Your goal:
Everything in the listing below from the line containing "make_pad(posts, side, sign, frame)" through the line containing "import numpy as np" should be repeated exactly; leave out every other line.

— START —

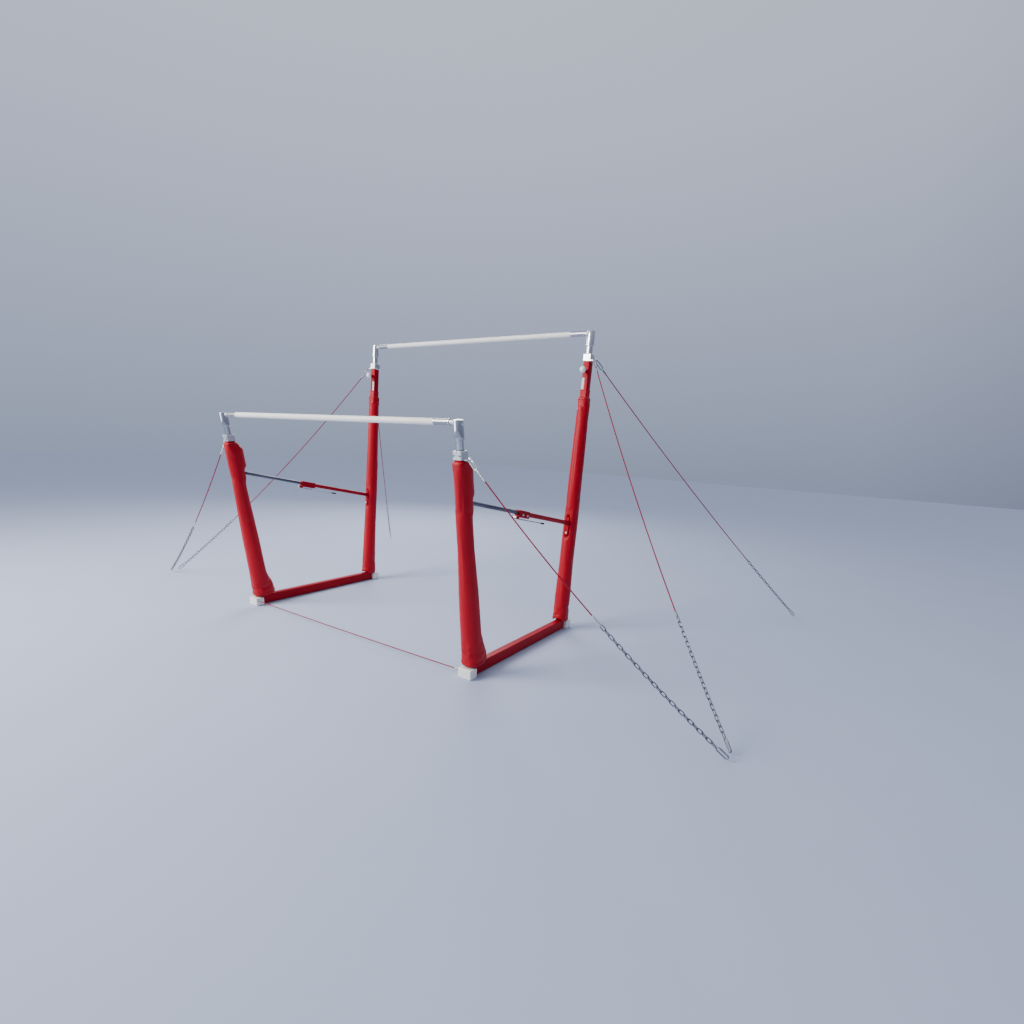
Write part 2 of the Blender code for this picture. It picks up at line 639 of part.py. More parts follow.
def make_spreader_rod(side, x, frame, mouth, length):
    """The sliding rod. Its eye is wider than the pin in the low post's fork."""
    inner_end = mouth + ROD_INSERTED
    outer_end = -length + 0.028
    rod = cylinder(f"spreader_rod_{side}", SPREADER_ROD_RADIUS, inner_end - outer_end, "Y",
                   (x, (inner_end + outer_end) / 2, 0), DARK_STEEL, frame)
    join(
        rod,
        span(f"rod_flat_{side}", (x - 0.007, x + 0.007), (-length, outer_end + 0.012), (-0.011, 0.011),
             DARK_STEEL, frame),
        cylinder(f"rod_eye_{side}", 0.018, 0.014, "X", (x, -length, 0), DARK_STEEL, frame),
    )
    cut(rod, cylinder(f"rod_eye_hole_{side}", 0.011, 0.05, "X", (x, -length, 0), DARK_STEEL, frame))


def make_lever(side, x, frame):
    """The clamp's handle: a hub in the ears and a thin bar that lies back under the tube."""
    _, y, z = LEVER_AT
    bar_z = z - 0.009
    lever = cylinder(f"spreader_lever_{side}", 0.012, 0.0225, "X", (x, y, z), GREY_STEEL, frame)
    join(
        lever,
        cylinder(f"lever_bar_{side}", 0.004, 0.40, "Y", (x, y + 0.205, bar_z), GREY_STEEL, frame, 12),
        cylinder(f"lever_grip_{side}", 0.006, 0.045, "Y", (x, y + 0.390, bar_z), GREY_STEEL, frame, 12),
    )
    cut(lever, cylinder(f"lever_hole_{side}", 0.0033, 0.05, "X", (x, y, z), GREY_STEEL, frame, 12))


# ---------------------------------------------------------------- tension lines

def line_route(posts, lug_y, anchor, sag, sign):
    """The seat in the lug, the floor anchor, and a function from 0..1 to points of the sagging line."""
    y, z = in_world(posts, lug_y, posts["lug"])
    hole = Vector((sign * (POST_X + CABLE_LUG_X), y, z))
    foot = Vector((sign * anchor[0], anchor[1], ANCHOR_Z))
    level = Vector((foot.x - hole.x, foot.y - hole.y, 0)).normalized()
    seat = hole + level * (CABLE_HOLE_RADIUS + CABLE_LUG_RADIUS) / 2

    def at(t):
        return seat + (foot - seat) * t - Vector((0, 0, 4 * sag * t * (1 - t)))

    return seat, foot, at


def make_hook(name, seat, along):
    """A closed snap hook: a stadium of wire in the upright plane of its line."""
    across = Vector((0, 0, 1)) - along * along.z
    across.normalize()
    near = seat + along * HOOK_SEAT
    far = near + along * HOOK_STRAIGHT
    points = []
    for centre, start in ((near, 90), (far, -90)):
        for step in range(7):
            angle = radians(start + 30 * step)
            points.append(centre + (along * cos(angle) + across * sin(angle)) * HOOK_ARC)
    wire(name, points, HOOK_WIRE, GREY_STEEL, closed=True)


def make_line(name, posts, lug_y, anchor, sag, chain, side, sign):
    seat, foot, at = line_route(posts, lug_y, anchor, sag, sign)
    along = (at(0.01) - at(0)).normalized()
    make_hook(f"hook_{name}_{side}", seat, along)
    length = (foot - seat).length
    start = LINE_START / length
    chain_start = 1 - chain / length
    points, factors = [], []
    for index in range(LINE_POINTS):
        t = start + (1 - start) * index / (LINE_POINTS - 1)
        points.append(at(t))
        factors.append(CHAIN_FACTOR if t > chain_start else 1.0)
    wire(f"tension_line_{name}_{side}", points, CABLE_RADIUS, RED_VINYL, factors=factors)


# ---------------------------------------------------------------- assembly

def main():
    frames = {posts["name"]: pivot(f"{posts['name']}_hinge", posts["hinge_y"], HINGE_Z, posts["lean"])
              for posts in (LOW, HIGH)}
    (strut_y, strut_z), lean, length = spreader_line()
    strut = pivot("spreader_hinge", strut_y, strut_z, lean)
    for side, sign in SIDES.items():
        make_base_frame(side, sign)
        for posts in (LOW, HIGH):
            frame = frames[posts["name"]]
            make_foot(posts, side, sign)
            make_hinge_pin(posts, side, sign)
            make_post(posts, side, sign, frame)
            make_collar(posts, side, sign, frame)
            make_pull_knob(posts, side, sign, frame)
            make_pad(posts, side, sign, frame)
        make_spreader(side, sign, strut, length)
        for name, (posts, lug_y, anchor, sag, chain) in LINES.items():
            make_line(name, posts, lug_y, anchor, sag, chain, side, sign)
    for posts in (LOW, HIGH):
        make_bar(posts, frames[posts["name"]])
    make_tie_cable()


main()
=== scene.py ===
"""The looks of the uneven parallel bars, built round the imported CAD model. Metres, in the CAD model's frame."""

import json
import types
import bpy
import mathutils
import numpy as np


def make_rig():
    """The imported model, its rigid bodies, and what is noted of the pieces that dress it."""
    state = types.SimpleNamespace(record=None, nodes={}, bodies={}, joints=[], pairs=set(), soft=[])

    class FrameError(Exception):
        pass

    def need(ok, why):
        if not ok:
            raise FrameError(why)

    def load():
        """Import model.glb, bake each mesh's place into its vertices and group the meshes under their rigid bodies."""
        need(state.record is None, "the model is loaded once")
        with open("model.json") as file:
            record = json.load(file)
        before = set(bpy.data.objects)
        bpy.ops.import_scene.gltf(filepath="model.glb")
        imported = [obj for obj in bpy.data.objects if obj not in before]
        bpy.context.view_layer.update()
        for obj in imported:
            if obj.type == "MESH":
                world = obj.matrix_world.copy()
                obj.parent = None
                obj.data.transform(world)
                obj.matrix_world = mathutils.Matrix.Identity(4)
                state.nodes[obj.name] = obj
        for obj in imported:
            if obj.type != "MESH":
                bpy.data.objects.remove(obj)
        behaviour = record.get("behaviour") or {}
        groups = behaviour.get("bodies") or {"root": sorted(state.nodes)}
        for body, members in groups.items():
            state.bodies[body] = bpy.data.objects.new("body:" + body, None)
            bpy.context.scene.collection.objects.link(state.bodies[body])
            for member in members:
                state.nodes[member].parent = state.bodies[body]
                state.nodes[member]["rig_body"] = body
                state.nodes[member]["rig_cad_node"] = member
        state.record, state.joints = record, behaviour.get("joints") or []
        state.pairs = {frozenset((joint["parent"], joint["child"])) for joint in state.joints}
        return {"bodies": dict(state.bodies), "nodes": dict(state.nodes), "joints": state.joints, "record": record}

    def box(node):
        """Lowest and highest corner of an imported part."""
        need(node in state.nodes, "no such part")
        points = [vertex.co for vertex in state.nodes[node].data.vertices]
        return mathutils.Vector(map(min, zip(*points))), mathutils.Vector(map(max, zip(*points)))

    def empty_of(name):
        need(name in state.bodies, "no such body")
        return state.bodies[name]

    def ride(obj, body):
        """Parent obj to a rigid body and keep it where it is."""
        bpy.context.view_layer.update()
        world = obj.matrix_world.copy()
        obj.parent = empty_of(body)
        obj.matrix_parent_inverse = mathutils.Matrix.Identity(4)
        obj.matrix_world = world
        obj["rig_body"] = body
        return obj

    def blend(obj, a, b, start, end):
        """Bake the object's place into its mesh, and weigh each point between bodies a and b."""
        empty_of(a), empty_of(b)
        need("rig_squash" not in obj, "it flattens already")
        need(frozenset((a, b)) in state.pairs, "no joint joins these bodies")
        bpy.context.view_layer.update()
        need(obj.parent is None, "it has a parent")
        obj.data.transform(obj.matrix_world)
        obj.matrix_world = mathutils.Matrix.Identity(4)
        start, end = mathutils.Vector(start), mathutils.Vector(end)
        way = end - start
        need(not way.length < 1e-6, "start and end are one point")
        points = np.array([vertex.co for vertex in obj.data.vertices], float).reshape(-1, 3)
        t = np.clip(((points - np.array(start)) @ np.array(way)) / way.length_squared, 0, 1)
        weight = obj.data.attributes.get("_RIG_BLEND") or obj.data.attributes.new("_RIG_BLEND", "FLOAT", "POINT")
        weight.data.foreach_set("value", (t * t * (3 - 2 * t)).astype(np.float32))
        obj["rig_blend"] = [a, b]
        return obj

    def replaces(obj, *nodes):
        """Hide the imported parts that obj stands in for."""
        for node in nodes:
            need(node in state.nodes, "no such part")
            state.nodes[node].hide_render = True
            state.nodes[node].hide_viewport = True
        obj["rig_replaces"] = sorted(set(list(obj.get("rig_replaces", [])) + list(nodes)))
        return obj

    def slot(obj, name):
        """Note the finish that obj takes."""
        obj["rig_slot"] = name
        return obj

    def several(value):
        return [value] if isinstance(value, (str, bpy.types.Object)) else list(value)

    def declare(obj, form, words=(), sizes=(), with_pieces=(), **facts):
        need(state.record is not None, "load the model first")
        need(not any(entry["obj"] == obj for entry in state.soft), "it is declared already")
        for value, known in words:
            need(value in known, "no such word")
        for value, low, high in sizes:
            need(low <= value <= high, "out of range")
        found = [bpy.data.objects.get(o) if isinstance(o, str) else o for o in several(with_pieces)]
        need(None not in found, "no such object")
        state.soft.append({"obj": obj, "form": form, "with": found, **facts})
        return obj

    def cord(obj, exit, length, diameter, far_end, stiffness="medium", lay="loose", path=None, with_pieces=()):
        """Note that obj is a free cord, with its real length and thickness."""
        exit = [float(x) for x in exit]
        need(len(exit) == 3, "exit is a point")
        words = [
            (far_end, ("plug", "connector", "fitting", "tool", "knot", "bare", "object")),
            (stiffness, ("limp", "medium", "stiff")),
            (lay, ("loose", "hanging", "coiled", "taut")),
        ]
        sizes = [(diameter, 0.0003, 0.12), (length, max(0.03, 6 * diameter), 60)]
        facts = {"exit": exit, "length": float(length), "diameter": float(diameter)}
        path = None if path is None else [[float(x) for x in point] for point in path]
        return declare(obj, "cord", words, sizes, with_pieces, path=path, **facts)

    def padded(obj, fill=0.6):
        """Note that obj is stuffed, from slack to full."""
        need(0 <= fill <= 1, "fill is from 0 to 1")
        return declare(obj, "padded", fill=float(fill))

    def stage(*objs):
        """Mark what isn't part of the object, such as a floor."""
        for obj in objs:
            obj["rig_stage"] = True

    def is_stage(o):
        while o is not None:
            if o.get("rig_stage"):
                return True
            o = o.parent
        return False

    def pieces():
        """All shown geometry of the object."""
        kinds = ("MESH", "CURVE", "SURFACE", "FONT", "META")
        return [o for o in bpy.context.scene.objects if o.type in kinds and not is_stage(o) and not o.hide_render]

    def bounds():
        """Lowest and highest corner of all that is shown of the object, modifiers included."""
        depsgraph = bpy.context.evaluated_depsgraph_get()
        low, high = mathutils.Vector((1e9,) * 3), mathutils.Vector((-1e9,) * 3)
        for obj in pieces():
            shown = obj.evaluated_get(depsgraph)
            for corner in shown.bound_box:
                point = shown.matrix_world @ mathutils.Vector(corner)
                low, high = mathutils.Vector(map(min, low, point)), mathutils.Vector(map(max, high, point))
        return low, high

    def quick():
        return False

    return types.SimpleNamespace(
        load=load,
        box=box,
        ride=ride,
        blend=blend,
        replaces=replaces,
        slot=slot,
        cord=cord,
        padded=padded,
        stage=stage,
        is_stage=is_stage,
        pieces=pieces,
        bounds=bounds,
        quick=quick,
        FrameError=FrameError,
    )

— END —

Response below:
            make_pad(posts, side, sign, frame)
        make_spreader(side, sign, strut, length)
        for name, (posts, lug_y, anchor, sag, chain) in LINES.items():
            make_line(name, posts, lug_y, anchor, sag, chain, side, sign)
    for posts in (LOW, HIGH):
        make_bar(posts, frames[posts["name"]])
    make_tie_cable()


main()
=== scene.py ===
"""The looks of the uneven parallel bars, built round the imported CAD model. Metres, in the CAD model's frame."""

import json
import types
import bpy
import mathutils
import numpy as np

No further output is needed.